Quien no las haya visto, no deje de verlo en Viva mi desgracia (1943) transformarse en Mr. Hyde después de una bebida, o verlo presumir su bata «china, china, china», imitar a Frank Sinatra y tragar como descosido —incluyendo su Pedro Chávez Special Punch en a.t.m. A toda máquina—, y pongan atención en la carta que le hace a Marga López en Los tres García, para que se case con él y ganarle a sus primos: «Si te casas, ¿sí? O sí ¡sí!» Y fíjense en los zapatitos de Sara Montiel en Necesito dinero (1951), que él veía desde el sótano de su taller y de los que se enamoró.
«Dispénsame la mala ortografía, pero es que tengo la mano lastimada.»
Durante su carrera Pedro hizo 54 películas, la mayoría simpáticas y entretenidas, al punto de que las nuevas generaciones las siguen viendo y forman parte ya de la idiosincrasia mexicana. Empezó como extra en la película En un burro, tres baturros (1939) con Carlos Orellana, donde yo nunca lo he podido identificar y en donde tendría 22 años, y terminó con Escuela de rateros (1956), su última película, con Rosita Arenas, a los 39 años. Pero, ¿quién puede olvidar su papel de Lorenzo, el tamaulipeco bronco y ateo, y sus dos hermanos el cura y el militar, en Los tres huastecos (1948)?; ¿quién puede olvidarlo exclamando: «¡...Áaalgame!» cada vez que se le atravesaba una mujer en Dicen que soy mujeriego (1948)?

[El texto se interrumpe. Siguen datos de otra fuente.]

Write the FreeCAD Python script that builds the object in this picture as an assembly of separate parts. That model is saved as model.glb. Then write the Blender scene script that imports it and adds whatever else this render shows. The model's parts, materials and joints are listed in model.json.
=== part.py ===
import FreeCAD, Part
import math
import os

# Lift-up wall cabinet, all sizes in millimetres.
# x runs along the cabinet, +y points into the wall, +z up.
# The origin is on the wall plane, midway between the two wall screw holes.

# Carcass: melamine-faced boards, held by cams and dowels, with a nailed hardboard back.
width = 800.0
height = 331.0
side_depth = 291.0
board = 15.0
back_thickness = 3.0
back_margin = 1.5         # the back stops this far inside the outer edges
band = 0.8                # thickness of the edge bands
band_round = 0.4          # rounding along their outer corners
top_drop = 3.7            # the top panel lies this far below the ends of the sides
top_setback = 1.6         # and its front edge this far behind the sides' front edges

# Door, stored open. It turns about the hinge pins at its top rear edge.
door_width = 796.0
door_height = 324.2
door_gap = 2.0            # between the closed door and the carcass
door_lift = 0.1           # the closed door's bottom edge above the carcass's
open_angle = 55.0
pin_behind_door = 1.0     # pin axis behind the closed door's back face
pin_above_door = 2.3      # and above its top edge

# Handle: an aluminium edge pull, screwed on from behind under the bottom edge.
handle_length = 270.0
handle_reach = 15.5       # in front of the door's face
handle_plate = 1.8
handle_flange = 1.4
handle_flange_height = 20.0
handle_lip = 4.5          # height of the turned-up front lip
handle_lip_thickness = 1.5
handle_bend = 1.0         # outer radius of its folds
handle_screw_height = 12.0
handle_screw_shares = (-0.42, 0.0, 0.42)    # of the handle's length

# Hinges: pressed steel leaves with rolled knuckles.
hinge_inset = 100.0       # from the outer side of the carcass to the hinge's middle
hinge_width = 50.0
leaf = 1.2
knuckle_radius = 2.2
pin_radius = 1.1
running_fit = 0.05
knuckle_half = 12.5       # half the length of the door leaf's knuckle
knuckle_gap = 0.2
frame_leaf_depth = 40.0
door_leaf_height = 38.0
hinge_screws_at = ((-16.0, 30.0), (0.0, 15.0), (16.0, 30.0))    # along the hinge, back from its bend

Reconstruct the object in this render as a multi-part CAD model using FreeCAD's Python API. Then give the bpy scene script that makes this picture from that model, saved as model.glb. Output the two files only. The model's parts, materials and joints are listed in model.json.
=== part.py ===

«Si te vienen a contar cositas malas de mí, / manda a todos a volar y diles que yo no fui...»
¿Quién no se acuerda de la borrachera que se pone como mecánico humilde con la «niña bien» —Silvia Pinal—, cantando rondas infantiles en El inocente (1955)? ¿O quién no olvida sus pleitos con Luis Macías en a.t.m. A toda máquina o su papel de salvaje gritando «¡Viejo buey!» en La tercera palabra (1955), o haciéndola de regiomontano en Pablo y Carolina (1955) con Irasema Dillian? ¿O cómo no recordar aquella escena en la que Pepe «El Toro» le canta «Amorcito corazón» a su «Chorreada»? ¿O el enfrentamiento de coplas que sostienen Jorge Bueno —Jorge Negrete— y Pedro Malo en Dos tipos de cuidado (1953)? O bien, ¿quién no reconoce el acento de Pepe «El Toro» o su voz gritando «¡Torito!» cuando sostiene el cuerpo de su hijito que murió en un incendio?